Author: Lauren Greene, MD
Co Author #1: Nicholas Moore, MD
Patient Presentation:
66 year old female presented to sports medicine clinic complaining of right hip pain after she fell down steps and hit the proximal lateral aspect of right hip.
History:
The injury caused significant pain and soft tissue swelling over the peritrochanteric region. She denied any radiation of pain or pain with mobility. She denied any loss of sensation, numbness, tingling, or weakness.
Physical Exam:
Gen: alert, oriented, no acute distress
Right hip:
Inspection/palpation: large lateral soft tissue swelling, positive ecchymosis and deformity, mild tenderness to palpation over greater trochanter, non-tender anterior superior iliac spine, sacroiliac joint and anterior flexor bundle.

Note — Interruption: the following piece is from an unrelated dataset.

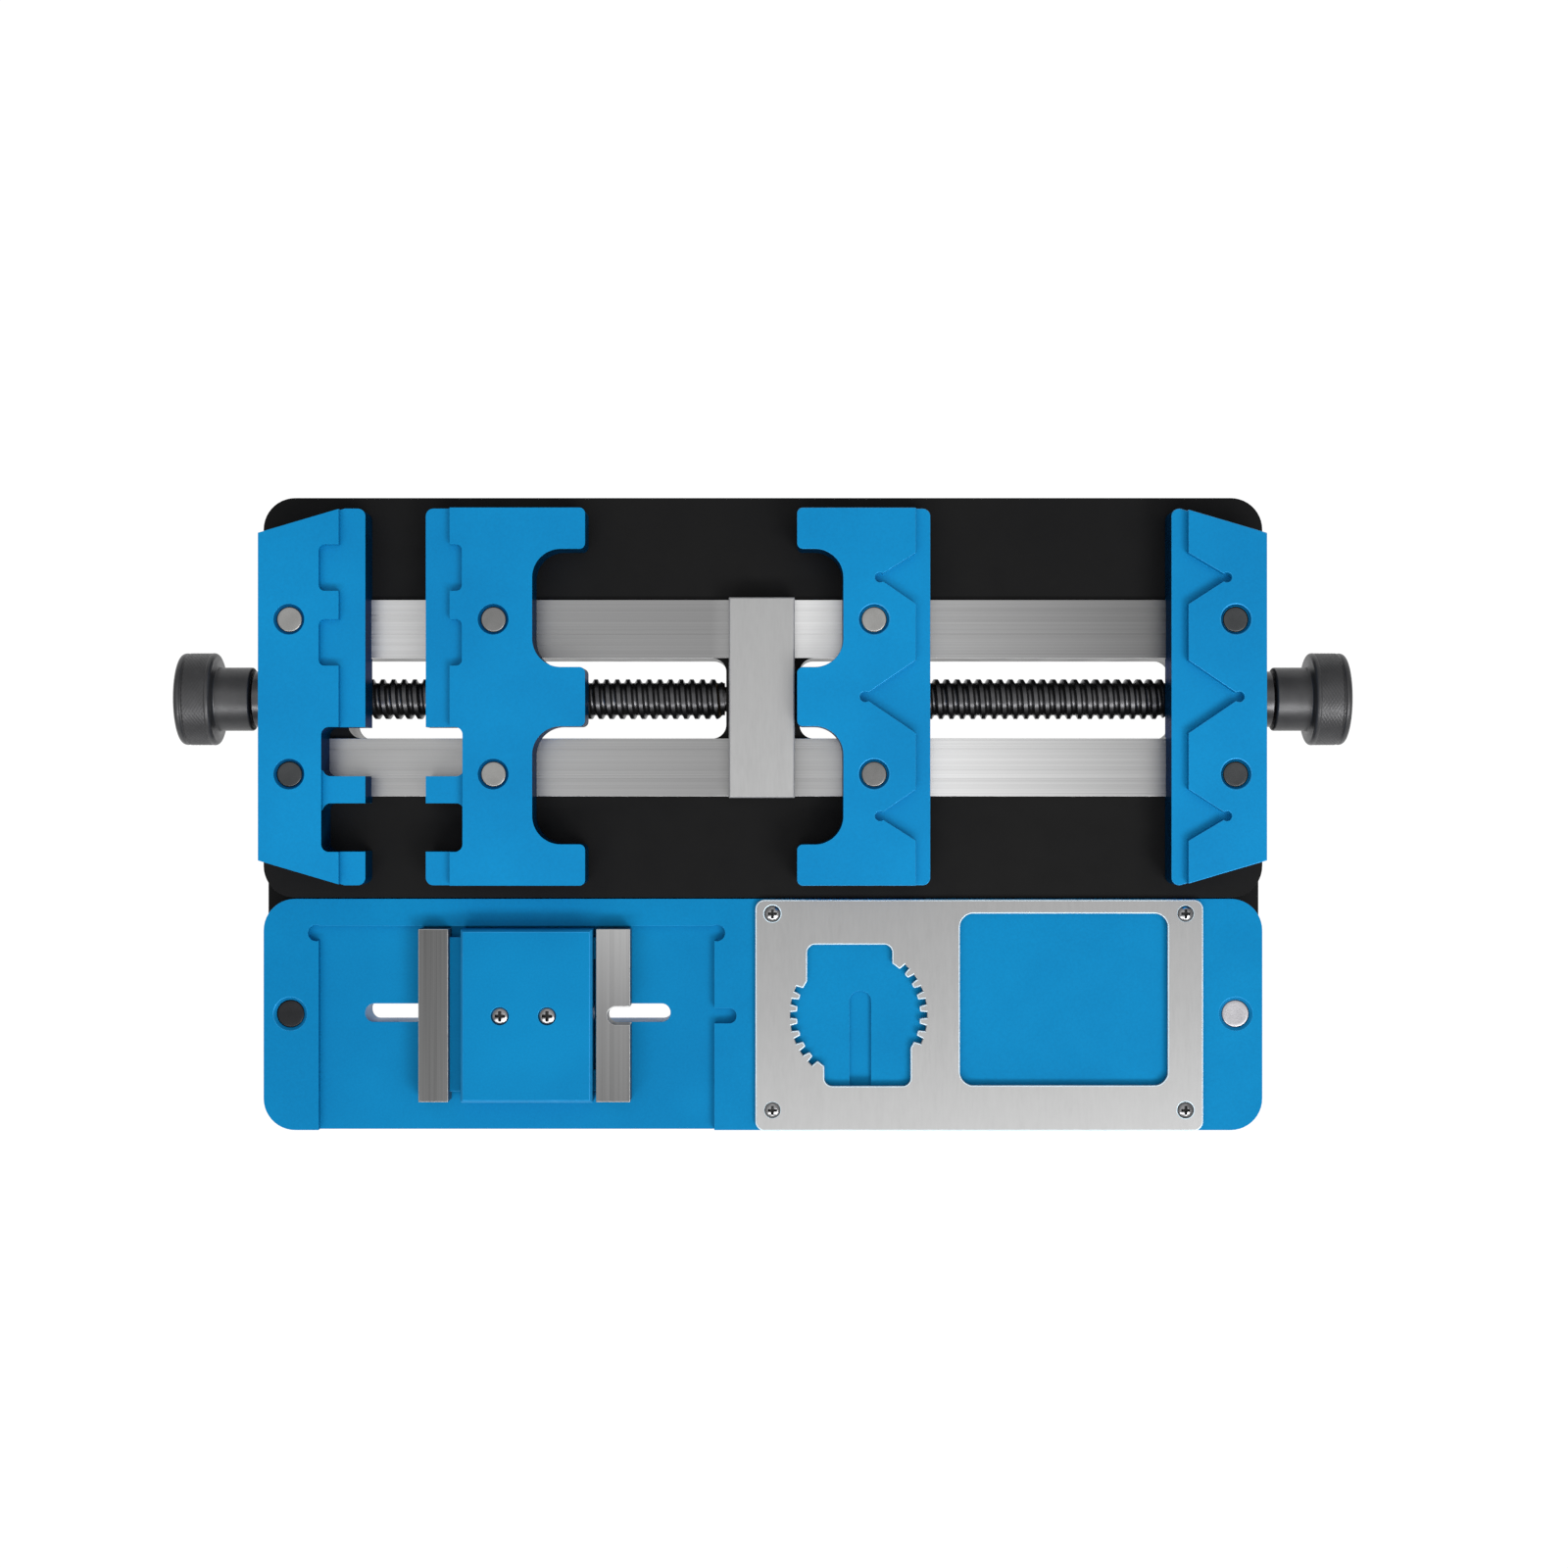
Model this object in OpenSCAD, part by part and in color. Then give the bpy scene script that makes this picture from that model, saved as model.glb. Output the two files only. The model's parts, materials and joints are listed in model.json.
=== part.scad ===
// Two-screw circuit-board holder: four jaws on a slotted base plate, two lead screws
// with a bearing block between them, and a tray with a double chip clamp in front.
// Millimetres. X runs along the screws, Y away from the user, Z up from the table.

/* [Plates] */
// Length of the base plate and of the tray
base_l = 158; // [157:0.5:159]
// Height of the rubber feet
foot_h = 1.5; // [1.3:0.1:2]
// Thickness of the bottom plate
under_t = 2; // [1.6:0.1:2.6]
// Thickness of the base plate and of the tray
base_t = 8.5; // [8.5:0.1:9.5]
// Corner radius of base plate and tray, seen from above
corner_r = 5; // [3:0.5:6]
// Height of the steel rails above the base plate
rail_up = 0.8; // [0.5:0.1:1]

/* [Jaws] */
// Height of the jaw tops above the base plate
jaw_h = 8; // [7.5:0.1:9]
// Half length of each jaw across the rails
jaw_half = 29.3; // [29:0.1:30]
// Depth of the board ledges below the jaw tops
ledge_d = 1.5; // [1:0.1:1.8]
// Diameter of the magnets in the jaws
magnet_d = 4; // [3.6:0.1:4.4]

/* [Screws] */
// Crest diameter of the lead screws
screw_d = 6.4; // [6:0.1:6.4]
// Pitch of the lead screws
pitch = 1.7; // [1.5:0.1:2]
// Diameter of the knobs
knob_d = 14.7; // [12:0.1:15]
// Diameter of the knob collars
collar_d = 10.1; // [9:0.1:11]

/* [Tray] */
// Depth of the chip floor below the tray top
floor_d = 1.5; // [1:0.1:2]
// Height of the clamp housing above the chip floor
housing_h = 5.5; // [5.3:0.1:6.5]
// Thickness of the cover plate
cover_t = 1; // [0.8:0.1:1.5]
// Depth of the pockets under the cover plate
pocket_d = 0.3; // [0.2:0.1:1]
// Number of teeth the ring window would have all round
ring_teeth = 32; // [24:1:40]

/* [Hidden] */
$fn = 64;
e = 0.1;                     // overshoot of cutting tools
yc = 18.3;                   // screw axis in Y
z0 = foot_h;                 // underside of the bottom plate
z1 = z0 + under_t;           // underside of base plate and tray
z2 = z1 + base_t;            // top of base plate and tray
zr = z2 + rail_up;           // rail tops
zj = zr + 0.3;               // underside of the moving jaws
zt = z2 + jaw_h;             // jaw tops
zl = zt - ledge_d;           // board ledges
za = z2 - 3.8;               // screw axis in Z
zf = z2 - floor_d;           // chip floor
zh = zf + housing_h;         // top of the clamp housing
zs = zf + 0.3;               // underside of the clamp sliders
zn = zj + 2;                 // top of the nut flanges
hx = base_l / 2;
slot_a = 5.8;                // base slots, inner end
slot_b = 65.6;               // base slots, outer end
slot_h = 6.35;               // base slots, half width
slot_r = 2.2;                // base slots, corner radius
rail_o = 15.5;               // outer rail edge from the axis
jaw_y = 12;                  // jaw magnets from the axis
end_mag_x = 73.4;
left_mag_x = -41.75;
right_mag_x = 17.3;
tray_mag_x = 74.8;
tray_mag_r = 2.2;
mag_l = 4;
mag_sunk = 0.4;              // below the rim of its hole
mag_r = magnet_d / 2;
cy = -31.6;                  // centre line of the tray
ring_x = 15.1;               // centre of the ring window
journal_r = 2.5;             // screw journal, inside bush and knob
bush_x = 73;                 // inner end of the outer bushes
bush_r = 3.7;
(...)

Active range of motion: 100 flexion, 0 extension, 60 abduction, 20 adduction, 30 internal rotation, 45 degrees external rotation
Strength: 5/5 flexion, extension, abduction, adduction
Special test: negative FADIR, negative FABER, negative forced flexion, negative Stork testing
Neurovascular: pulses palpable, equal bilateral dorsalis pedis and posterior tibialis pulses, sensation intact in all distributions throughout lower extremity
Integumentary: positive ecchymosis over right lateral hip, no erythema, no warmth, no rash or skin lesions.